Il était en l’espèce reproché à une société, qui commercialise des voyages aériens via un portail Internet, d’inclure par défaut l’assurance annulation dans le tarif du vol. Une telle inclusion par défaut implique que la liberté contractuelle du client ne s’exerce positivement non sur le fait de s’engager, mais sur celui de ne pas s’engager, situation quelque peu inédite. Au cours de la réservation, le client est informé au bas de la page Internet, de la démarche à suivre pour refuser l’assurance. En cas de paiement par le client du prix global incluant par défaut l’assurance annulation, la société verse à chacun son du : le prix du vol à la compagnie aérienne, les taxes de redevances aux autorités compétentes et enfin, la prime d’assurance à la société d’assurance.
Cette pratique, qui conduit à faire d’une abstention le fait générateur de l’obligation, est jugée équivoque et contraire à la logique de transparence et de compréhension des transactions voulue par le droit communautaire, par l’Union fédérale des centrales et associations de consommateurs qui assigne la société. La demanderesse soutient qu’en tant que supplément de prix optionnel, l’assurance annulation de vol est soumise au régime protecteur mis en place par le règlement en la matière.
Dans cette décision, la Cour qualifie l’assurance annulation de vol, prestation fournie par une partie autre que le transporteur aérien et facturée au client par le vendeur du voyage avec le tarif du vol, sous la forme d’un prix global, de « supplément de prix optionnel ». La procédure d’achat d’une assurance annulation de vol est donc soumise au régime protecteur du règlement. Celle-ci doit être explicitement acceptée par le client (opt-in), et non explicitement refusée (opt-out).
Au-delà du droit de la consommation, cette réponse de la CJUE est conforme aux objectifs de protection de l’intégrité du consentement. En effet, l’acceptation d’une offre doit être explicite, le silence ne valant rarement acceptation (Civ., 25 mai 1870). Si la Cour de cassation admet le contraire dans certaines circonstances notamment lorsque l’offre est conforme aux relations habituelles des parties (Com. 15 mars 2011) il semble qu’exiger par principe un refus explicite pour désengager le client dans le cadre d’un contrat d’adhésion conclu sur Internet viole la logique irriguant la protection du consentement.

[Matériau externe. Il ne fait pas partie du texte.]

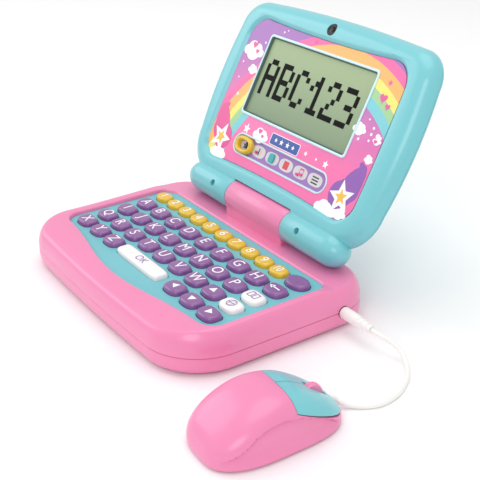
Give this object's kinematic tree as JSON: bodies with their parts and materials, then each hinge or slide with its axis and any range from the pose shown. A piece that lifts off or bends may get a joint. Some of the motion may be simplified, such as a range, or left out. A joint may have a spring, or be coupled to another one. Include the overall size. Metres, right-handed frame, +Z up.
{
  "type": "toy laptop computer",
  "caption": "Child's toy laptop: a lidded case with letter and number keys, a screen in the fold-up lid and a wired mouse on a plug-in lead",
  "frame": {"origin": "on the table under the middle of the laptop and mouse together (the lead's plug and cord left out)", "axes": "+X to the user's right along the keyboard, +Y away from the user towards the hinge, +Z up"},
  "size_m": [0.325, 0.2454, 0.1734],
  "materials": {
    "pink_plastic": "glossy moulded ABS",
    "turquoise_plastic": "glossy moulded ABS",
    "purple_plastic": "glossy moulded keys with pale legends",
    "yellow_plastic": "glossy moulded plastic",
    "white_plastic": "glossy moulded keys with purple legends",
    "white_vinyl": "soft PVC",
    "dark_lens": "polished black",
    "dark_plastic": "moulded black",
    "rubber_sheet": "moulded silicone sheet",
    "circuit_board": "laminate with solder resist",
    "steel_pin": "drawn wire",
    "printed_panel": "printed and varnished sheet",
    "lcd": "reflective liquid crystal panel"
  },
  "bodies": {
    "base": {"bottom_case": "pink_plastic", "top_case": "pink_plastic", "keyboard_bezel": "turquoise_plastic", "key_membrane": "rubber_sheet", "main_board": "circuit_board", "speaker": "dark_plastic", "mouse_socket": "dark_plastic", "battery_door": "pink_plastic", "hinge_pin": "steel_pin"},
    "lid": {"lid_front": "turquoise_plastic", "lid_back": "turquoise_plastic", "art_panel": "printed_panel", "display_module": "lcd", "camera_lens": "dark_lens"},
    "mode_slider": {"mode_slider": "yellow_plastic"},
    "number_key_strip": {"number_key_strip": "yellow_plastic"},
    "plug": {"cord_plug": "white_vinyl", "mouse_cord": "white_vinyl"},
    "mouse": {"mouse_base": "pink_plastic", "mouse_cover": "pink_plastic", "mouse_board": "circuit_board"},
    "mouse_left_button": {"mouse_left_button": "turquoise_plastic"},
    "mouse_right_button": {"mouse_right_button": "turquoise_plastic"},
    "mouse_wheel": {"mouse_wheel": "pink_plastic"},
    "key_A": {"key_A": "purple_plastic"},
    "key_B": {"key_B": "purple_plastic"},
    "key_C": {"key_C": "purple_plastic"},
    "key_D": {"key_D": "purple_plastic"},
    "key_E": {"key_E": "purple_plastic"},
    "key_F": {"key_F": "purple_plastic"},
    "key_G": {"key_G": "purple_plastic"},
    "key_H": {"key_H": "purple_plastic"},
    "key_I": {"key_I": "purple_plastic"},
    "key_J": {"key_J": "purple_plastic"},
    "key_K": {"key_K": "purple_plastic"},
    "key_L": {"key_L": "purple_plastic"},
    "key_M": {"key_M": "purple_plastic"},
    "key_N": {"key_N": "purple_plastic"},
    "key_O": {"key_O": "purple_plastic"},
    "key_P": {"key_P": "purple_plastic"},
    "key_Q": {"key_Q": "purple_plastic"},
    "key_R": {"key_R": "purple_plastic"},
    "key_S": {"key_S": "purple_plastic"},
    "key_T": {"key_T": "purple_plastic"},
    "key_U": {"key_U": "purple_plastic"},
    "key_V": {"key_V": "purple_plastic"},
    "key_W": {"key_W": "purple_plastic"},
    "key_X": {"key_X": "purple_plastic"},
    "key_Y": {"key_Y": "purple_plastic"},
    "key_Z": {"key_Z": "purple_plastic"},
    "key_book": {"key_book": "white_plastic"},
    "key_down": {"key_down": "purple_plastic"},
    "key_enter": {"key_enter": "white_plastic"},
    "key_erase": {"key_erase": "purple_plastic"},
    "key_language": {"key_language": "white_plastic"},
    "key_left": {"key_left": "purple_plastic"},
    "key_right": {"key_right": "purple_plastic"},
    "key_round": {"key_round": "purple_plastic"},
    "key_up": {"key_up": "purple_plastic"}
  },
  "joints": [
    {"name": "lid_hinge", "type": "hinge", "parent": "base", "child": "lid", "pos_m": [-0.04296, 0.04454, 0.0423], "axis": [1, 0, 0], "range_deg": [-14, 119]},
    {"name": "mode_slide", "type": "slide", "parent": "lid", "child": "mode_slider", "axis": [1, 0, 0], "range_m": [0, 0.0875]},
    {"name": "number_strip_press", "type": "slide", "parent": "base", "child": "number_key_strip", "axis": [0, 0, -1], "range_m": [0, 0.002], "stiffness_N_per_m": 900, "springref_m": -0.001},
    {"name": "key_A_press", "type": "slide", "parent": "base", "child": "key_A", "axis": [0, 0, -1], "range_m": [0, 0.002], "stiffness_N_per_m": 300, "springref_m": -0.001},
    {"name": "key_B_press", "type": "slide", "parent": "base", "child": "key_B", "axis": [0, 0, -1], "range_m": [0, 0.002], "stiffness_N_per_m": 300, "springref_m": -0.001},
    {"name": "key_C_press", "type": "slide", "parent": "base", "child": "key_C", "axis": [0, 0, -1], "range_m": [0, 0.002], "stiffness_N_per_m": 300, "springref_m": -0.001},
    {"name": "key_D_press", "type": "slide", "parent": "base", "child": "key_D", "axis": [0, 0, -1], "range_m": [0, 0.002], "stiffness_N_per_m": 300, "springref_m": -0.001},
    {"name": "key_E_press", "type": "slide", "parent": "base", "child": "key_E", "axis": [0, 0, -1], "range_m": [0, 0.002], "stiffness_N_per_m": 300, "springref_m": -0.001},
    {"name": "key_F_press", "type": "slide", "parent": "base", "child": "key_F", "axis": [0, 0, -1], "range_m": [0, 0.002], "stiffness_N_per_m": 300, "springref_m": -0.001},
    {"name": "key_G_press", "type": "slide", "parent": "base", "child": "key_G", "axis": [0, 0, -1], "range_m": [0, 0.002], "stiffness_N_per_m": 300, "springref_m": -0.001},
    {"name": "key_H_press", "type": "slide", "parent": "base", "child": "key_H", "axis": [0, 0, -1], "range_m": [0, 0.002], "stiffness_N_per_m": 300, "springref_m": -0.001},
    {"name": "key_I_press", "type": "slide", "parent": "base", "child": "key_I", "axis": [0, 0, -1], "range_m": [0, 0.002], "stiffness_N_per_m": 300, "springref_m": -0.001},
    {"name": "key_J_press", "type": "slide", "parent": "base", "child": "key_J", "axis": [0, 0, -1], "range_m": [0, 0.002], "stiffness_N_per_m": 300, "springref_m": -0.001},
    {"name": "key_K_press", "type": "slide", "parent": "base", "child": "key_K", "axis": [0, 0, -1], "range_m": [0, 0.002], "stiffness_N_per_m": 300, "springref_m": -0.001},
    {"name": "key_L_press", "type": "slide", "parent": "base", "child": "key_L", "axis": [0, 0, -1], "range_m": [0, 0.002], "stiffness_N_per_m": 300, "springref_m": -0.001},
    {"name": "key_M_press", "type": "slide", "parent": "base", "child": "key_M", "axis": [0, 0, -1], "range_m": [0, 0.002], "stiffness_N_per_m": 300, "springref_m": -0.001},
    {"name": "key_N_press", "type": "slide", "parent": "base", "child": "key_N", "axis": [0, 0, -1], "range_m": [0, 0.002], "stiffness_N_per_m": 300, "springref_m": -0.001},
    {"name": "key_O_press", "type": "slide", "parent": "base", "child": "key_O", "axis": [0, 0, -1], "range_m": [0, 0.002], "stiffness_N_per_m": 300, "springref_m": -0.001},
    {"name": "key_P_press", "type": "slide", "parent": "base", "child": "key_P", "axis": [0, 0, -1], "range_m": [0, 0.002], "stiffness_N_per_m": 300, "springref_m": -0.001},
    {"name": "key_Q_press", "type": "slide", "parent": "base", "child": "key_Q", "axis": [0, 0, -1], "range_m": [0, 0.002], "stiffness_N_per_m": 300, "springref_m": -0.001},
    {"name": "key_R_press", "type": "slide", "parent": "base", "child": "key_R", "axis": [0, 0, -1], "range_m": [0, 0.002], "stiffness_N_per_m": 300, "springref_m": -0.001},
    {"name": "key_S_press", "type": "slide", "parent": "base", "child": "key_S", "axis": [0, 0, -1], "range_m": [0, 0.002], "stiffness_N_per_m": 300, "springref_m": -0.001},
    {"name": "key_T_press", "type": "slide", "parent": "base", "child": "key_T", "axis": [0, 0, -1], "range_m": [0, 0.002], "stiffness_N_per_m": 300, "springref_m": -0.001},
    {"name": "key_U_press", "type": "slide", "parent": "base", "child": "key_U", "axis": [0, 0, -1], "range_m": [0, 0.002], "stiffness_N_per_m": 300, "springref_m": -0.001},
    {"name": "key_V_press", "type": "slide", "parent": "base", "child": "key_V", "axis": [0, 0, -1], "range_m": [0, 0.002], "stiffness_N_per_m": 300, "springref_m": -0.001},
    {"name": "key_W_press", "type": "slide", "parent": "base", "child": "key_W", "axis": [0, 0, -1], "range_m": [0, 0.002], "stiffness_N_per_m": 300, "springref_m": -0.001},
    {"name": "key_X_press", "type": "slide", "parent": "base", "child": "key_X", "axis": [0, 0, -1], "range_m": [0, 0.002], "stiffness_N_per_m": 300, "springref_m": -0.001},
    {"name": "key_Y_press", "type": "slide", "parent": "base", "child": "key_Y", "axis": [0, 0, -1], "range_m": [0, 0.002], "stiffness_N_per_m": 300, "springref_m": -0.001},
    {"name": "key_Z_press", "type": "slide", "parent": "base", "child": "key_Z", "axis": [0, 0, -1], "range_m": [0, 0.002], "stiffness_N_per_m": 300, "springref_m": -0.001},
    {"name": "key_book_press", "type": "slide", "parent": "base", "child": "key_book", "axis": [0, 0, -1], "range_m": [0, 0.002], "stiffness_N_per_m": 300, "springref_m": -0.001},
    {"name": "key_down_press", "type": "slide", "parent": "base", "child": "key_down", "axis": [0, 0, -1], "range_m": [0, 0.002], "stiffness_N_per_m": 300, "springref_m": -0.001},
    {"name": "key_enter_press", "type": "slide", "parent": "base", "child": "key_enter", "axis": [0, 0, -1], "range_m": [0, 0.002], "stiffness_N_per_m": 300, "springref_m": -0.001},
    {"name": "key_erase_press", "type": "slide", "parent": "base", "child": "key_erase", "axis": [0, 0, -1], "range_m": [0, 0.002], "stiffness_N_per_m": 300, "springref_m": -0.001},
    {"name": "key_language_press", "type": "slide", "parent": "base", "child": "key_language", "axis": [0, 0, -1], "range_m": [0, 0.002], "stiffness_N_per_m": 300, "springref_m": -0.001},
    {"name": "key_left_press", "type": "slide", "parent": "base", "child": "key_left", "axis": [0, 0, -1], "range_m": [0, 0.002], "stiffness_N_per_m": 300, "springref_m": -0.001},
    {"name": "key_right_press", "type": "slide", "parent": "base", "child": "key_right", "axis": [0, 0, -1], "range_m": [0, 0.002], "stiffness_N_per_m": 300, "springref_m": -0.001},
    {"name": "key_round_press", "type": "slide", "parent": "base", "child": "key_round", "axis": [0, 0, -1], "range_m": [0, 0.002], "stiffness_N_per_m": 300, "springref_m": -0.001},
    {"name": "key_up_press", "type": "slide", "parent": "base", "child": "key_up", "axis": [0, 0, -1], "range_m": [0, 0.002], "stiffness_N_per_m": 300, "springref_m": -0.001},
    {"name": "plug_pull", "type": "slide", "parent": "base", "child": "plug", "axis": [1, 0, 0], "range_m": [0, 0.013]},
    {"name": "mouse_move", "type": "slide", "parent": "plug", "child": "mouse", "axis": [0, 1, 0], "range_m": [-0.015, 0.015], "deforming": ["mouse_cord"]},
    {"name": "mouse_left_press", "type": "hinge", "parent": "mouse", "child": "mouse_left_button", "pos_m": [0.13473, -0.07058, 0.024], "axis": [0.9976, -0.0698, 0], "range_deg": [-1.5, 0], "stiffness_Nm_per_rad": 0.6, "springref_deg": 2.86},
    {"name": "mouse_right_press", "type": "hinge", "parent": "mouse", "child": "mouse_right_button", "pos_m": [0.13473, -0.07058, 0.024], "axis": [0.9976, -0.0698, 0], "range_deg": [-1.5, 0], "stiffness_Nm_per_rad": 0.6, "springref_deg": 2.86},
    {"name": "wheel_roll", "type": "hinge", "parent": "mouse", "child": "mouse_wheel", "pos_m": [0.13636, -0.04713, 0.0147], "axis": [0.9976, -0.0698, 0], "continuous": true}
  ]
}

Faire d’une simple abstention une acceptation pure et simple semble donc plus simple que pur : plus simple en ce qu’elle passe inaperçue, moins pure pour cette unique et même raison ! La réponse de la CJUE s’élève donc à la hauteur des exigences de protection du consentement.
CJUE, 19 juillet 2012 ebookers.com Deutschland Gmbh n° C-112/11
Références
■ Article 23 du règlement n°1008/2008 (24 septembre 2008) établissant des règles communes pour l'exploitation de services aériens dans la Communauté
« Les tarifs des passagers et les tarifs de fret offerts au public mentionnent les conditions applicables lorsqu’ils sont proposés ou publiés sous quelque forme que ce soit, y compris sur Internet, pour les services aériens au départ d’un aéroport situé sur le territoire d’un État membre auquel le traité s’applique. Le prix définitif à payer est précisé à tout moment et inclut le tarif des passagers ou le tarif de fret applicable ainsi que l’ensemble des taxes, des redevances, des suppléments et des droits applicables inévitables et prévisibles à la date de publication. Outre l’indication du prix définitif, les éléments suivants au moins sont précisés:
a) tarif des passagers ou tarif de fret;
b) taxes;
c) redevances aéroportuaires; et
d) autres redevances, suppléments ou droits, tels que ceux liés à la sûreté ou au carburant;
Lorsque les éléments énumérés aux points b), c) et d) ont été ajoutés au tarif des passagers ou au tarif de fret. Les suppléments de prix optionnels sont communiqués de façon claire, transparente et non équivoque au début de toute procédure de réservation et leur acceptation par le client résulte d’une démarche explicite. »
■ Civ. 25 mai 1870, Bull. civ. n°133.
■ Com. 15 mars 2011, n° 10-16.422.
Procédure permettant aux juridictions des États membres, dans le cadre d'un litige dont elles sont saisies, d'interroger la Cour sur l'interprétation du droit de l’Union ou sur la validité d'un acte de l’Union. La Cour ne tranche pas le litige national. Il appartient à la juridiction nationale de résoudre l'affaire conformément à la décision de la Cour. Cette décision lie, de la même manière, les autres juridictions nationales qui seraient saisies d’un problème similaire. (CJUE, Communiqué de presse n°105/12).